__Given request__: Within the records below, reproduce without change the lines from the line that has "obj.parent = empty" through the line that has "in imported if", and only those.

[Collected data entries]
[Begin]
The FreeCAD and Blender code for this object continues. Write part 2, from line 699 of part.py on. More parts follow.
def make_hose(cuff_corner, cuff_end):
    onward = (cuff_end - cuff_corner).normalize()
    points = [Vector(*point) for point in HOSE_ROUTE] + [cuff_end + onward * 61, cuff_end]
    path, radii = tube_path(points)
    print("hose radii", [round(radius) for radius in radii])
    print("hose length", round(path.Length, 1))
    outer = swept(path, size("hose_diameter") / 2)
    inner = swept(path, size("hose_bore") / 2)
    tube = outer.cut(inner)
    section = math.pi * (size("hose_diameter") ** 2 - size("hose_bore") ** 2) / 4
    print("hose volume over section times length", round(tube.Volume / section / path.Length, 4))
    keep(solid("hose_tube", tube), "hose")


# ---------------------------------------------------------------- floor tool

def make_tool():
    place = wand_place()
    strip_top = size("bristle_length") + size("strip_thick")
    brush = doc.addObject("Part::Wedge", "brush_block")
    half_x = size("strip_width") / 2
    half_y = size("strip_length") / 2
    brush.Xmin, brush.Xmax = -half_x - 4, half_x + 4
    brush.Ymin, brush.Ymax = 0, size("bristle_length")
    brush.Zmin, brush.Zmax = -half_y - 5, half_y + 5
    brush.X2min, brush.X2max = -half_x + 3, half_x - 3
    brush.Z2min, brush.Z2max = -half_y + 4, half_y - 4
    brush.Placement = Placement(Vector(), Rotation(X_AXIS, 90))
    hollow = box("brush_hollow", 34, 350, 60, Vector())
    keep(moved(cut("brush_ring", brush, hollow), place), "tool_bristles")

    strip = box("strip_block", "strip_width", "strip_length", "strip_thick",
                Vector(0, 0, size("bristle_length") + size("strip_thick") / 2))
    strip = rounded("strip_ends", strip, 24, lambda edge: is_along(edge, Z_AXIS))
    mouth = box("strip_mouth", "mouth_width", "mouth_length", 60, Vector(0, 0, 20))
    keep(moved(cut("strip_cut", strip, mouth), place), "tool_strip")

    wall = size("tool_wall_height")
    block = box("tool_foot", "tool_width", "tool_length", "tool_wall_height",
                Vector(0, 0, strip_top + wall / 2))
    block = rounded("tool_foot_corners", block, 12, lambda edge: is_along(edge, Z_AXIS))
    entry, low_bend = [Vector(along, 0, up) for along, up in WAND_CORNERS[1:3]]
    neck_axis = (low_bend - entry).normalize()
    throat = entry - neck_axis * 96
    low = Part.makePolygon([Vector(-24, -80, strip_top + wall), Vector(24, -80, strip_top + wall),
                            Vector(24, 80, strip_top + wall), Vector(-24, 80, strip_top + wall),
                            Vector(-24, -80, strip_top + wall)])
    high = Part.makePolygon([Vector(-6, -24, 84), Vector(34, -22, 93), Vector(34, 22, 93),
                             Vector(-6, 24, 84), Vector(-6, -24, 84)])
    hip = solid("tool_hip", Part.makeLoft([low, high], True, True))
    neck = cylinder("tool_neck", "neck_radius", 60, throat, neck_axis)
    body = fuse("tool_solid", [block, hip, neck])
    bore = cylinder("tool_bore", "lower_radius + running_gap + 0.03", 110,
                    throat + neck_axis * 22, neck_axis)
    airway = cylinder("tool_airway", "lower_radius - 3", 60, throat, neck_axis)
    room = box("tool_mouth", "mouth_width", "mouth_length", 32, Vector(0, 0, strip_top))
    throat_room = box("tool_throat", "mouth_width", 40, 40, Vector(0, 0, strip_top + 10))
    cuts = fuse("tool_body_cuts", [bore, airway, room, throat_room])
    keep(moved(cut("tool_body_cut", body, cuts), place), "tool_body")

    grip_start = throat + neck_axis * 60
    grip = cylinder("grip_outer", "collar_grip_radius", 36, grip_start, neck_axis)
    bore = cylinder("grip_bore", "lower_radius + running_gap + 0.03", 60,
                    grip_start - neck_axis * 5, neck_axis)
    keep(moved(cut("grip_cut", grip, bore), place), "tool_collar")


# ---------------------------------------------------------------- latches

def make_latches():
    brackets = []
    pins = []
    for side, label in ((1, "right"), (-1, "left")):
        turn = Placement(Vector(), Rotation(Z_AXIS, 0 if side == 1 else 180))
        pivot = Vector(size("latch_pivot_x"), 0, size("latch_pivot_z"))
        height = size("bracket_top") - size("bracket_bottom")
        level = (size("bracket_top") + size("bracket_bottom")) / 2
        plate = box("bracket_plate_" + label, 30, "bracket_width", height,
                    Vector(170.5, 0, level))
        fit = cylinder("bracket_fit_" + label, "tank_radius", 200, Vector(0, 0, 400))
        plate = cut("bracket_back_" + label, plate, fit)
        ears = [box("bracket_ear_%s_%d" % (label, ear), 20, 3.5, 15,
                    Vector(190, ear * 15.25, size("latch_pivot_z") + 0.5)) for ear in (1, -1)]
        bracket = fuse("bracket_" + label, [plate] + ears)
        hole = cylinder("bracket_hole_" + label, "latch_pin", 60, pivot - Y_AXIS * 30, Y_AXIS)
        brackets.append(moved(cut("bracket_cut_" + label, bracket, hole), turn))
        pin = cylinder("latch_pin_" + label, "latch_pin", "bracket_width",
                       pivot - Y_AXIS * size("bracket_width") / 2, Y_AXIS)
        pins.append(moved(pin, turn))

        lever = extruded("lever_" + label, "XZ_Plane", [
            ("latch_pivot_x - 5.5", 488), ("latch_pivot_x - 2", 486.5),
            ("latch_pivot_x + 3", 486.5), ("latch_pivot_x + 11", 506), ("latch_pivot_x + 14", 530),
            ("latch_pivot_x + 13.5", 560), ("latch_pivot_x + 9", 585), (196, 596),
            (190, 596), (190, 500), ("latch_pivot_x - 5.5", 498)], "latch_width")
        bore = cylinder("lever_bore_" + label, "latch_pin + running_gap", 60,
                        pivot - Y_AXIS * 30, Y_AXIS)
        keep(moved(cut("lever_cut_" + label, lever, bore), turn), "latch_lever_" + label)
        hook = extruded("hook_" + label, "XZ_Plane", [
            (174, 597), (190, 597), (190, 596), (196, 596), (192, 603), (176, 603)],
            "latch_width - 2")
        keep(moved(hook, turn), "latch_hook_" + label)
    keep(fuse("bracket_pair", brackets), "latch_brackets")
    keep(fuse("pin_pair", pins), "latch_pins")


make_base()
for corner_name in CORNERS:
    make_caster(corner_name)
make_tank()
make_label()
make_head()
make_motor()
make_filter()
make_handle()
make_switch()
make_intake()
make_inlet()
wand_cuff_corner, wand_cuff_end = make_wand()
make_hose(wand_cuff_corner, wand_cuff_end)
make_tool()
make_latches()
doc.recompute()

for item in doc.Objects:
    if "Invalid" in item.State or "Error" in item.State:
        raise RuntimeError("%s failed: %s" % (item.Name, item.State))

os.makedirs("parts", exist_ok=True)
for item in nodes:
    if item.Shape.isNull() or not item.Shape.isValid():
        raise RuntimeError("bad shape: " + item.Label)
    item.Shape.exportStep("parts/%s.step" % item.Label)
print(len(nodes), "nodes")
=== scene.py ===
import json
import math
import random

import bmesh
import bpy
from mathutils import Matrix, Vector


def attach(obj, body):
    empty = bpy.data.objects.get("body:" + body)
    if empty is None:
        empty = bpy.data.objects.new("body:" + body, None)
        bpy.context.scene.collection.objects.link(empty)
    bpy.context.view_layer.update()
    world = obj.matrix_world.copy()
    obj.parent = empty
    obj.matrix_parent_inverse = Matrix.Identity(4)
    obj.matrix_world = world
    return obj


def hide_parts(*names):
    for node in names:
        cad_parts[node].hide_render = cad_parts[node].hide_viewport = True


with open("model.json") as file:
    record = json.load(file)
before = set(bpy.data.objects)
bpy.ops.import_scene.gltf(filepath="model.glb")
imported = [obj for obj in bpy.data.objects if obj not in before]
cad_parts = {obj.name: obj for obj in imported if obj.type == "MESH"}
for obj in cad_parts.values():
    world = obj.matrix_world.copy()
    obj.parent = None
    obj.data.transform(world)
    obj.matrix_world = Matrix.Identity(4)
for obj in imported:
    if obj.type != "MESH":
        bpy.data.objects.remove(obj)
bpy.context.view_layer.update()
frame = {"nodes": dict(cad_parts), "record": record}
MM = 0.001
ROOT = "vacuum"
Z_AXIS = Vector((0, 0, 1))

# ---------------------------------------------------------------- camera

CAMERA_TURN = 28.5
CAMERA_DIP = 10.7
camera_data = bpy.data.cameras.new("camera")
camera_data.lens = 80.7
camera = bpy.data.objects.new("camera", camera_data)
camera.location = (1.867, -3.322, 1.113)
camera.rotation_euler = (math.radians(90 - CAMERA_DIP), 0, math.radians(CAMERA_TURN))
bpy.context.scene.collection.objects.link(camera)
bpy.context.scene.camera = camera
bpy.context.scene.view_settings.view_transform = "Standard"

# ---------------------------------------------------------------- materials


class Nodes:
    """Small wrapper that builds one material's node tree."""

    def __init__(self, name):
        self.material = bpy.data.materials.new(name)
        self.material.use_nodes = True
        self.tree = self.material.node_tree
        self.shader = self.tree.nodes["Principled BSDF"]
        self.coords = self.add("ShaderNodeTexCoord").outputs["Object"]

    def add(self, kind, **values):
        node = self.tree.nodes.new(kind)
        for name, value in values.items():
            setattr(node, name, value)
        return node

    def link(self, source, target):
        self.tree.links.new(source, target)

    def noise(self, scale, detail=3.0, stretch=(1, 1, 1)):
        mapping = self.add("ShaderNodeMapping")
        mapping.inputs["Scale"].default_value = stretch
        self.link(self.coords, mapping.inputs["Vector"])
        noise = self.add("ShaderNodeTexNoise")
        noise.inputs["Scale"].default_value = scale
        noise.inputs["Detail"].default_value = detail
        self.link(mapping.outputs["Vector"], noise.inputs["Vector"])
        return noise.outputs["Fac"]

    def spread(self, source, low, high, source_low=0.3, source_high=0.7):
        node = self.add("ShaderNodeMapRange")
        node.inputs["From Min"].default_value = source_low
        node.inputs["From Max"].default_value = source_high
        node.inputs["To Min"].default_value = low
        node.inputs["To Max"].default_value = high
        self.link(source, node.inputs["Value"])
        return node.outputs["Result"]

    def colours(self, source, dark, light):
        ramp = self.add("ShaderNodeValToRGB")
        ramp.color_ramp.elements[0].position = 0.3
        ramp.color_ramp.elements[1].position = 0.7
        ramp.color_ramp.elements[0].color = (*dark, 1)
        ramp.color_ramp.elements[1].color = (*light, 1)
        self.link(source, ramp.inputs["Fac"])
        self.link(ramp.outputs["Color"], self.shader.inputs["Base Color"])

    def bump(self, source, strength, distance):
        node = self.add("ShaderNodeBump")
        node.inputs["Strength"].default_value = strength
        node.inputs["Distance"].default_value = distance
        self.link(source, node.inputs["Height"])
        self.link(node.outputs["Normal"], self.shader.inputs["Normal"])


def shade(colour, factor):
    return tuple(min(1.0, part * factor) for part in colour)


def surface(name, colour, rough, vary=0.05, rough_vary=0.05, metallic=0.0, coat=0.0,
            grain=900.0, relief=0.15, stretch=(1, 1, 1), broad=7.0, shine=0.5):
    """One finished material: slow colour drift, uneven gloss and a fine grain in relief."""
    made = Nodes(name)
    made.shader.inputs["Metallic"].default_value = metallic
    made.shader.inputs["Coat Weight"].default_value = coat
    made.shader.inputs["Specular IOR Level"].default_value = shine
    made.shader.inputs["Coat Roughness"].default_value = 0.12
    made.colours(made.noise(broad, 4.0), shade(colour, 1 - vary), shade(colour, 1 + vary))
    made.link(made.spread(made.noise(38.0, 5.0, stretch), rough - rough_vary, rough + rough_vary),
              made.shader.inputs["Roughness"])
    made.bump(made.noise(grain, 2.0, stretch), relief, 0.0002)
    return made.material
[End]
[Begin]
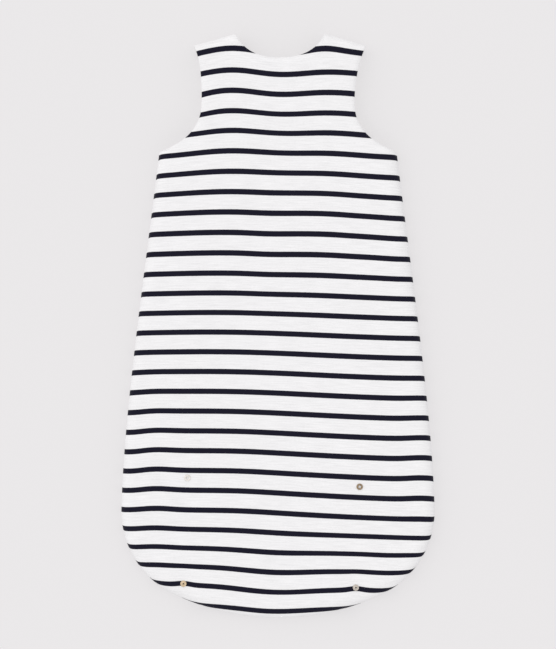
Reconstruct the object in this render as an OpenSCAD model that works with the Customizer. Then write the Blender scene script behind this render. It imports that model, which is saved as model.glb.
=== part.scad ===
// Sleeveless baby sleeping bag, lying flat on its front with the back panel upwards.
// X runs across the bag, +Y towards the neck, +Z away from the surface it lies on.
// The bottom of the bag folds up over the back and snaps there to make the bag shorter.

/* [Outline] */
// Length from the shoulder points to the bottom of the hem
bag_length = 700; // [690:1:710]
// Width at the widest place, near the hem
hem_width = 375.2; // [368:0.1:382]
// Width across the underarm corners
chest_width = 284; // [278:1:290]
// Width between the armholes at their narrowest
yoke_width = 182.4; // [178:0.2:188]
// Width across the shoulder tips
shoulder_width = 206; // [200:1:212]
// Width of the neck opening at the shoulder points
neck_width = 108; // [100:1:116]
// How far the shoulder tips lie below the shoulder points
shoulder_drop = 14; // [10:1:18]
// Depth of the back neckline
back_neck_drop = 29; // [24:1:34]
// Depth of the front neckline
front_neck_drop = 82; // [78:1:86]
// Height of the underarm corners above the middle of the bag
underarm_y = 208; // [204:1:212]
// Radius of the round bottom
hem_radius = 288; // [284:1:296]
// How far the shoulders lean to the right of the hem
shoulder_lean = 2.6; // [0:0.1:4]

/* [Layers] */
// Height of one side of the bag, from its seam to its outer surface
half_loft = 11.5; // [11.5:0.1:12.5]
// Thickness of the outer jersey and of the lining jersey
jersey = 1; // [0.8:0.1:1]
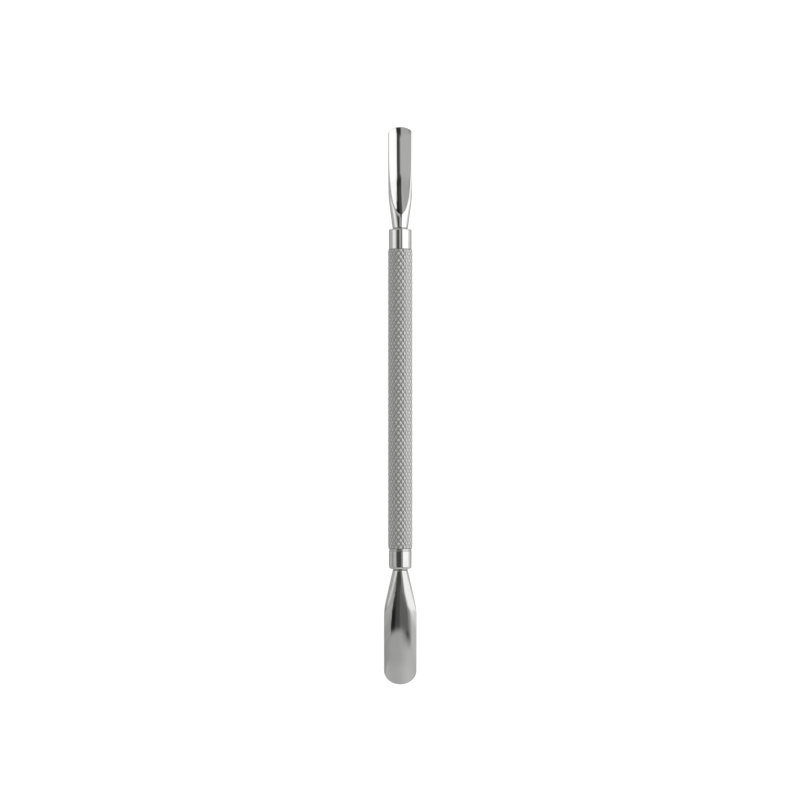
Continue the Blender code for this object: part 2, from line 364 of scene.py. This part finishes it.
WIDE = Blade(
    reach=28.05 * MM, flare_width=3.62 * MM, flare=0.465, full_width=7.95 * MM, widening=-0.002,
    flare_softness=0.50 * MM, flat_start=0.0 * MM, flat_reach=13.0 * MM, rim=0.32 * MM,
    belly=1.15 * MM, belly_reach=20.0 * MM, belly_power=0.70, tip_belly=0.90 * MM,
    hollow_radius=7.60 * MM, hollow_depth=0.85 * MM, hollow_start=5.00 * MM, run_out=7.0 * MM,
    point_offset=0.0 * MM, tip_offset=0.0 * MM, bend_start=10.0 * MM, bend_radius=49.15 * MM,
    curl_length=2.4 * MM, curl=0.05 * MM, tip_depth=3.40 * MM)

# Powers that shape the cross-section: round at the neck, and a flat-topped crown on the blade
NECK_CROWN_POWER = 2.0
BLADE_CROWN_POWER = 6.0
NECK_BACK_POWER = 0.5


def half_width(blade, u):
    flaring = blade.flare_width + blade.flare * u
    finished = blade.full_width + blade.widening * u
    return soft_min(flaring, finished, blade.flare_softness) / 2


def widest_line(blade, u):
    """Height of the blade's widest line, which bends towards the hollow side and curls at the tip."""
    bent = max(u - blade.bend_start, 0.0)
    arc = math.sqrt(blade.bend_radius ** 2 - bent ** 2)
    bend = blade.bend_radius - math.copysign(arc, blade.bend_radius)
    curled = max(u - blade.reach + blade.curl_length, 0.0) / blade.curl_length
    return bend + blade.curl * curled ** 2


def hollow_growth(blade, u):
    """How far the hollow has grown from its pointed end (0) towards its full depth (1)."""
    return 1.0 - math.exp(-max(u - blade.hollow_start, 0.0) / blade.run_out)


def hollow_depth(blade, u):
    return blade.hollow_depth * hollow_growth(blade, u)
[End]
__Reply to the exercise__:
    obj.parent = empty
    obj.matrix_parent_inverse = Matrix.Identity(4)
    obj.matrix_world = world
    return obj


def hide_parts(*names):
    for node in names:
        cad_parts[node].hide_render = cad_parts[node].hide_viewport = True


with open("model.json") as file:
    record = json.load(file)
before = set(bpy.data.objects)
bpy.ops.import_scene.gltf(filepath="model.glb")
imported = [obj for obj in bpy.data.objects if obj not in before]
cad_parts = {obj.name: obj for obj in imported if obj.type == "MESH"}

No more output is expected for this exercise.